(Records from a collection)
┄┄┄┄┄┄

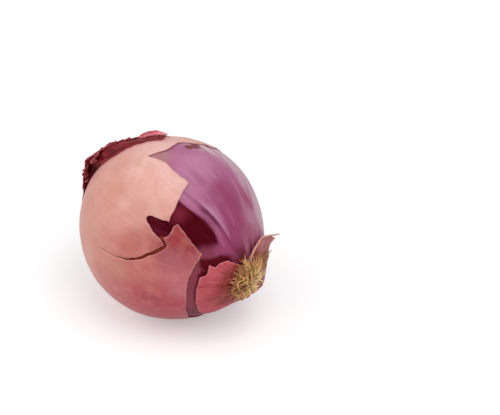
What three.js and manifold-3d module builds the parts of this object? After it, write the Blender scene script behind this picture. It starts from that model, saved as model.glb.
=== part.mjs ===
// A red onion lying on its side: a fleshy purple bulb in a torn papery skin, with its root end
// towards +X and a little down, and its dry neck towards -X. Millimetres, +Z up. The origin is
// the centre of the small flat spot that the onion rests on.
//
// Every layer is a round surface about one centre. A place on it is given by theta, the angle in
// degrees from the root end, and phi, the angle around the onion's axis from the top, growing
// towards -Y. Torn edges are outlines of such places.

import * as THREE from 'three';
import { mergeVertices } from 'three/addons/utils/BufferGeometryUtils.js';
import Module from 'manifold-3d';

const wasm = await Module();
wasm.setup();

// Driving dimensions, in millimetres and degrees.
const HALF_WIDTH = 37.8;      // half the widest diameter over the papery skin
const ROOT_SWELL = 0.134;     // how far the root end stands out, as a share of HALF_WIDTH
const ROOT_SPREAD = 30;       // how wide that end is
const NECK_SWELL = 0.068;     // the same for the shoulder below the neck
const NECK_SPREAD = 34;
const AXIS_TILT = 9.5;        // how far the root end hangs below the level
const REST_RADIUS = 7;        // the flat spot underneath
const SKIN = 0.5;             // a dry skin, with its cockles
const GAP = 0.3;              // between one layer and the next
const PLATE_SEAT = 40.8;      // from the centre to the flat end that the root plate sits on
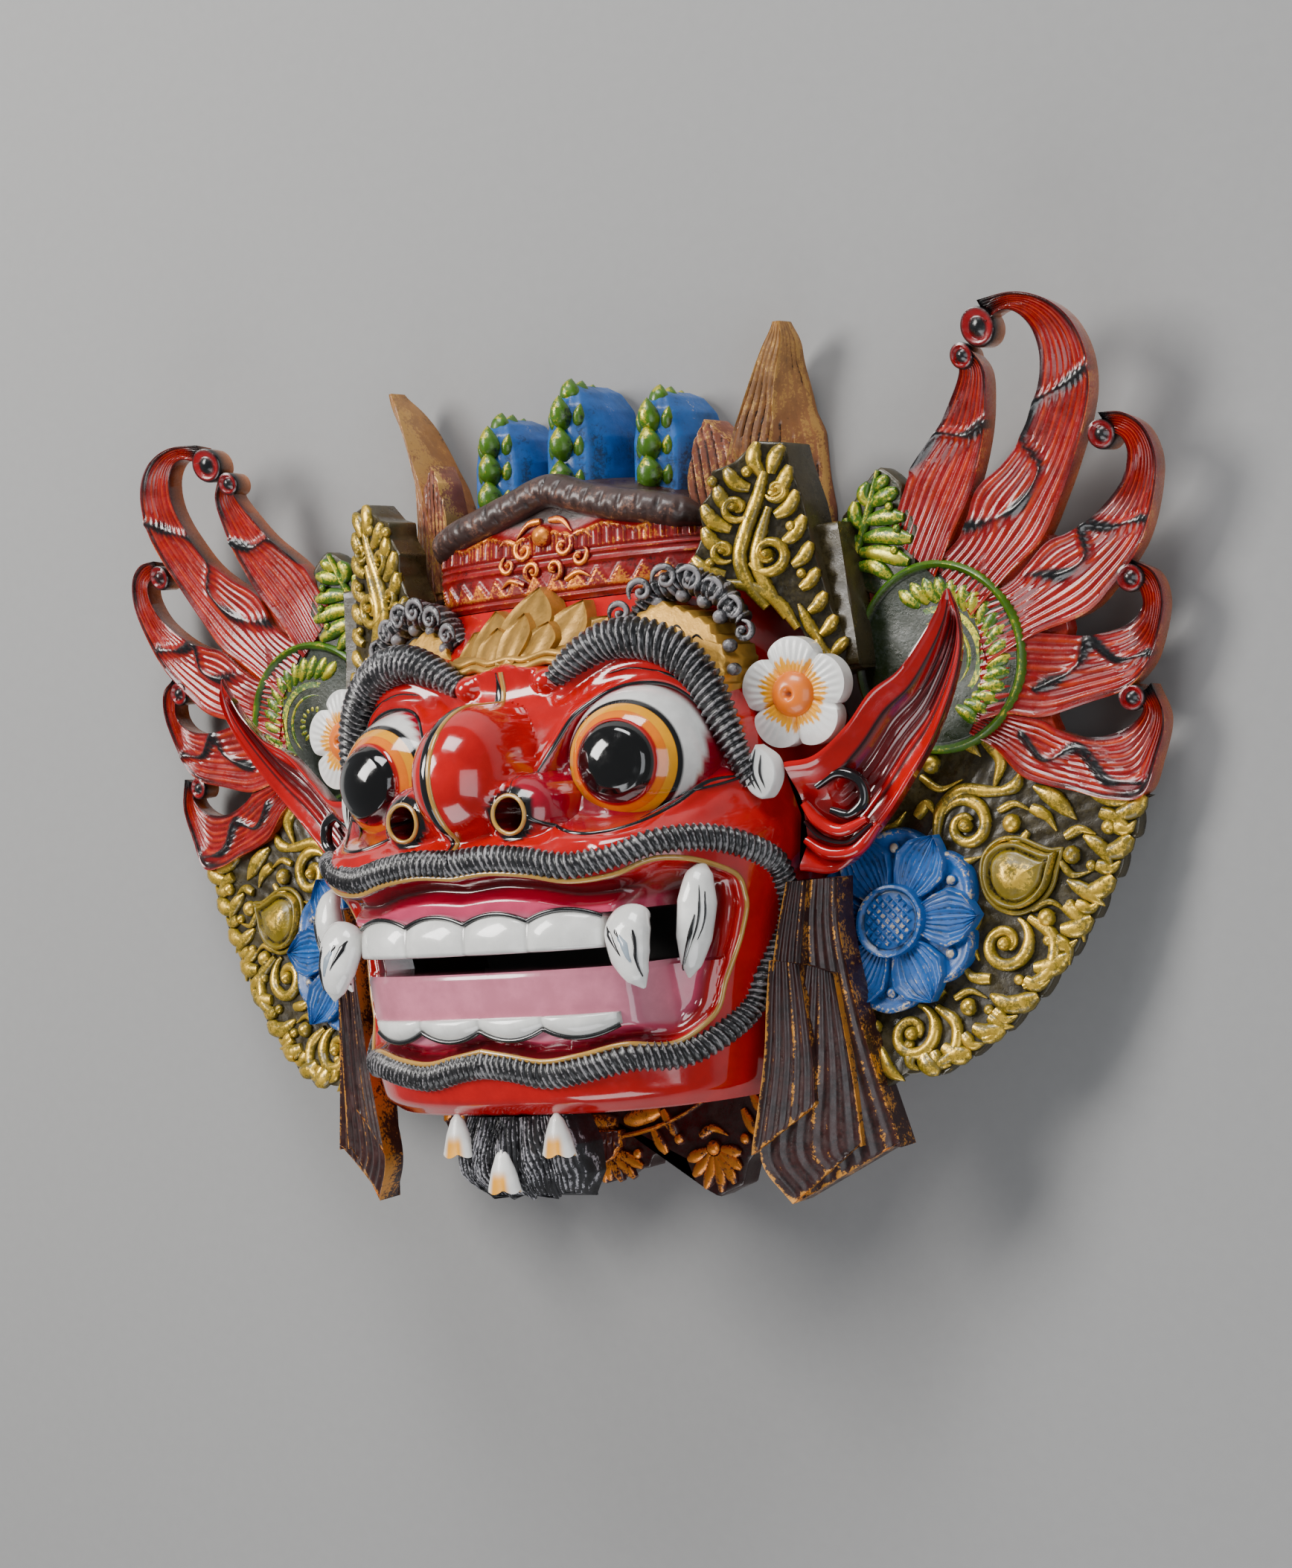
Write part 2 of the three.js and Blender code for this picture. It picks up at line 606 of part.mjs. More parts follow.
function wing() {
  const flat = join([...feathers(), ...featherWaves(), redField(), gildedPanel(), ...scrollWork(),
    mangoBoss(), ...lotusFlower(), ...greenLeaf(), ...fernDisc(), ...giltLeaf()]);
  const risen = toSolid(bend(toGeometry(flat), (x, y, z) => [x, y, z + wingRise(x, y)]));
  return toGeometry(risen.subtract(ribbon(GAP)).subtract(templeCurls(GAP)[0]));
}

// A pleated ribbon hangs beside the jaw, its face turned a little outward.
function ribbon(grow = 0) {
  const front = (x) => 67 - 0.5 * (x - 82);
  const band = (line, lift) => {
    const flat = plate(outset(line, grow * 1.2), -RIBBON_THICK - grow, lift + grow);
    return toSolid(bend(toGeometry(flat), (x, y, z) => [x, y, z + front(x)]));
  };
  const body = [[95, -61], [109, -61], [108, -75], [110, -95], [114, -120], [120, -148],
    [100, -160], [88, -166], [81, -148], [85, -110], [89.5, -80]];
  const pleatOne = [[89, -90], [97, -90], [98, -134], [78, -149], [84, -120]];
  const pleatTwo = [[97, -92], [106, -94], [110, -147], [88, -166], [80, -149]];
  return join([band(body, -2), band(pleatTwo, -0.5), band(pleatOne, 1)]);
}

// A long pointed ear, dished towards the front.
function ear() {
  const stations = [
    // inner edge, outer edge, heights of inner edge, dish and outer edge
    [[95, -22], [95, -58], 56, 48, 52], [[105, -20.5], [106, -59], 53, 43, 45],
    [[116, -12], [119, -45], 50, 40, 38], [[126, -2], [131, -31], 50, 40, 37],
    [[137, 4], [141, -19], 50, 41, 38], [[146, 13], [150.5, -5], 50, 43, 41],
    [[152, 21], [157, 8], 49, 45, 44], [[155, 26], [159, 19], 49, 47, 47],
    [[155.5, 28], [157, 27], 48.6, 48.4, 48.4],
  ];
  const rings = stations.map(([l, r, zl, zm, zr], i) => {
    const mid = [mix(l[0], r[0], 0.5), mix(l[1], r[1], 0.5)];
    const thick = mix(11, 1.5, i / (stations.length - 1));
    return [[...l, zl - thick], [...l, zl], [...mid, zm], [...r, zr], [...r, zr - thick * 0.6],
      [...mid, zm - thick]];
  });
  return skin(rings);
}

function flower() {
  const line = arc([FLOWER.x, FLOWER.y], (t) => (
    FLOWER.petal * (0.78 + 0.22 * Math.abs(wave(5 * Math.PI * t)) ** 0.6)
  ), 90, 450, 25);
  const petals = plate(line.slice(0, -1), FLOWER.z - 4, FLOWER.z + 1);
  const heart = ellipsoid([FLOWER.x, FLOWER.y, FLOWER.z], [FLOWER.heart, FLOWER.heart, 5], 10, 6);
  const head = skin(HEAD.map(([y]) => blockRing(HEAD, y, HEAD_SIDES, -GAP, 0, -GAP)));
  return join([petals, heart]).subtract(head);
}

// The leafy collar under the chin, cut off flat where it meets the jaw.
function collar() {
  const lobed = ([x, half, low, high]) => Array.from({ length: 9 }, (_, i) => {
    const t = i / 4 - 1;
    const lobe = i % 2 ? 2 : 0;
    return [x + half * t, mix(low, high, t * t) - lobe];
  });
  const edge = [...lobed([-47, 14, -166, -153]), ...lobed([0, 19, -161, -152]),
    ...lobed([47, 14, -166, -153])];
  const board = plate([[-72, -134], [-66, -150], ...edge, [66, -150], [72, -134]], 37, 47);
  const ring = plate([...arc([0, -60], 86, -140, -40, 8), ...arc([0, -60], 76, -40, -140, 8)],
    44, 50);
  const pendant = plate([[-10, -144], [-7, -152], [0, -156], [7, -152], [10, -144]], 44, 51);
  const under = plate([[-90, -200], [90, -200], [90, COLLAR_TOP], [-90, COLLAR_TOP]], 0, 90);
  return join([board, ring, pendant]).intersect(under);
}

function beard() {
  const locks = [-2, -1, 0, 1, 2].map((i) => {
    const x = i * 9.5;
    return bar([[x * 0.85, -138, 92, 7.5, 8], [x, -146, 94, 8, 8],
      [x * 1.05, -161 + Math.abs(i) * 3, 92, 3, 4]], 4);
  });
  const root = plate([[-22, COLLAR_TOP], [-27, -146], [27, -146], [22, COLLAR_TOP]], 82, 99);
  return join([root, ...locks]);
}

// ---- the whole mask -----------------------------------------------------------------------
function paint(color, roughness, metalness = 0) {
  return new THREE.MeshStandardMaterial({ color, roughness, metalness });
}

const mask = new THREE.Group();

function add(name, geometry, material) {
  const welded = toGeometry(toSolid(geometry, WELD));
  const mesh = new THREE.Mesh(welded, material);
  mesh.name = name;
  mask.add(mesh);
}

const faceSolid = face();
const crownSolid = crown();
add('face', toGeometry(faceSolid), paint(0xc00a12, 0.25));
add('crown', toGeometry(crownSolid), paint(0x8c1a14, 0.6));

const sides = {
  wing: [wing(), paint(0x7d6a1c, 0.5, 0.3)],
  ribbon: [toGeometry(ribbon()), paint(0x5a2416, 0.5)],
  ear: [toGeometry(ear()), paint(0xb8070f, 0.25)],
  flower: [toGeometry(flower()), paint(0xf2f2ee, 0.4)],
};
for (const [name, [geometry, material]] of Object.entries(sides)) {
  add(`${name}_right`, geometry, material);
  add(`${name}_left`, mirrored(geometry), material.clone());
}
add('collar', toGeometry(collar()), paint(0x5c120e, 0.45));
add('beard', toGeometry(beard()), paint(0x2c2a2e, 0.5));

mask.position.set(0, -(MASK_TOP + MASK_BOTTOM) / 2, 0);

export default mask;
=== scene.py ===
"""A carved and painted wooden barong mask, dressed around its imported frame."""

import json

import bpy
import numpy as np
from mathutils import Matrix, Vector

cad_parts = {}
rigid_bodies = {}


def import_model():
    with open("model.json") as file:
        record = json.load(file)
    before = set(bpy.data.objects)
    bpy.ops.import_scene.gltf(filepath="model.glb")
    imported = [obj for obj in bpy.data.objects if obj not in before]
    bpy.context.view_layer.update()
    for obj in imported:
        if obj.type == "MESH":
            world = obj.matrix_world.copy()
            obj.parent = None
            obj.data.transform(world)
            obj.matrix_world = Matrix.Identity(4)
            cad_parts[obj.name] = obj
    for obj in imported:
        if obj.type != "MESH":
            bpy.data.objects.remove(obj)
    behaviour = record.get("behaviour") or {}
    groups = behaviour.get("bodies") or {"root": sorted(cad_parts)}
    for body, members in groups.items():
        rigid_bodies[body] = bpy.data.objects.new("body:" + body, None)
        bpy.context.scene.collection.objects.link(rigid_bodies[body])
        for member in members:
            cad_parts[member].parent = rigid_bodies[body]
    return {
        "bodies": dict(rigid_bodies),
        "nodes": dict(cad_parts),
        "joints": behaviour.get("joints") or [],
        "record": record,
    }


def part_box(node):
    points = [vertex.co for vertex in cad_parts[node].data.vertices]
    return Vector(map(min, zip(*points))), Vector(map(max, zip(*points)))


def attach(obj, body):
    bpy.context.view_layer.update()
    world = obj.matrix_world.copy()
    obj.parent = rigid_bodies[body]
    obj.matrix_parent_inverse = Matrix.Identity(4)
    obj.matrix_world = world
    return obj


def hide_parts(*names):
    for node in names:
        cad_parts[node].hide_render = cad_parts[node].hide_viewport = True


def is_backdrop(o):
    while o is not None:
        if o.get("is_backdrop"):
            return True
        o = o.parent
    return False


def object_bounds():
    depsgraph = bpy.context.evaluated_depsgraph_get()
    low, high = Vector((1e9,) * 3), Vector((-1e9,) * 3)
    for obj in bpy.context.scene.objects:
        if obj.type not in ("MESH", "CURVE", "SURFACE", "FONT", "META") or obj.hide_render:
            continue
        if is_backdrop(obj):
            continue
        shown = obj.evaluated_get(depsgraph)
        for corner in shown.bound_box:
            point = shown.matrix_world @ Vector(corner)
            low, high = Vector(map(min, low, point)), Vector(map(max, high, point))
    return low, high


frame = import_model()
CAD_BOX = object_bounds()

bl_info = {
    "name": "Barong mask",
    "version": (1, 0, 0),
    "blender": (4, 5, 0),
    "location": "View3D > Sidebar > Mask",
    "description": "Builds the carved and painted surfaces of a wooden barong mask",
    "category": "Object",
}

# The carving frame is in millimetres: x across, y up the face with 0 at the flowers, z out of
# the face with 0 on the back. LIFT_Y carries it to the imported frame.
CHIN = -131.0
LIFT_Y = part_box("face")[0][1] * 1000 - CHIN

RED = (0.50, 0.0015, 0.003)
DEEP_RED = (0.09, 0.001, 0.003)
CRIMSON = (0.33, 0.0015, 0.018)
PINK = (0.62, 0.06, 0.14)
PALE_PINK = (0.62, 0.20, 0.28)
BLACK = (0.006, 0.006, 0.007)
WHITE = (0.80, 0.80, 0.77)
YELLOW = (0.86, 0.36, 0.002)
ORANGE = (0.76, 0.12, 0.004)
GOLD = (0.50, 0.27, 0.055)
OLIVE = (0.20, 0.14, 0.006)
GROUND = (0.045, 0.034, 0.012)
GREEN = (0.055, 0.15, 0.004)
BLUE = (0.004, 0.09, 0.33)
MAROON = (0.035, 0.009, 0.008)
SILVER = (0.42, 0.40, 0.41)
RUST = (0.36, 0.08, 0.02)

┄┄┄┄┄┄

The problem:
Above are the entries; repeat their lines exactly, from the first through the one that contains "wasm.setup();".

Exercise solution:
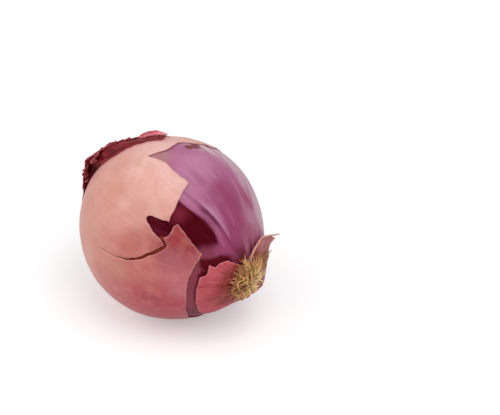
What three.js and manifold-3d module builds the parts of this object? After it, write the Blender scene script behind this picture. It starts from that model, saved as model.glb.
=== part.mjs ===
// A red onion lying on its side: a fleshy purple bulb in a torn papery skin, with its root end
// towards +X and a little down, and its dry neck towards -X. Millimetres, +Z up. The origin is
// the centre of the small flat spot that the onion rests on.
//
// Every layer is a round surface about one centre. A place on it is given by theta, the angle in
// degrees from the root end, and phi, the angle around the onion's axis from the top, growing
// towards -Y. Torn edges are outlines of such places.

import * as THREE from 'three';
import { mergeVertices } from 'three/addons/utils/BufferGeometryUtils.js';
import Module from 'manifold-3d';

const wasm = await Module();
wasm.setup();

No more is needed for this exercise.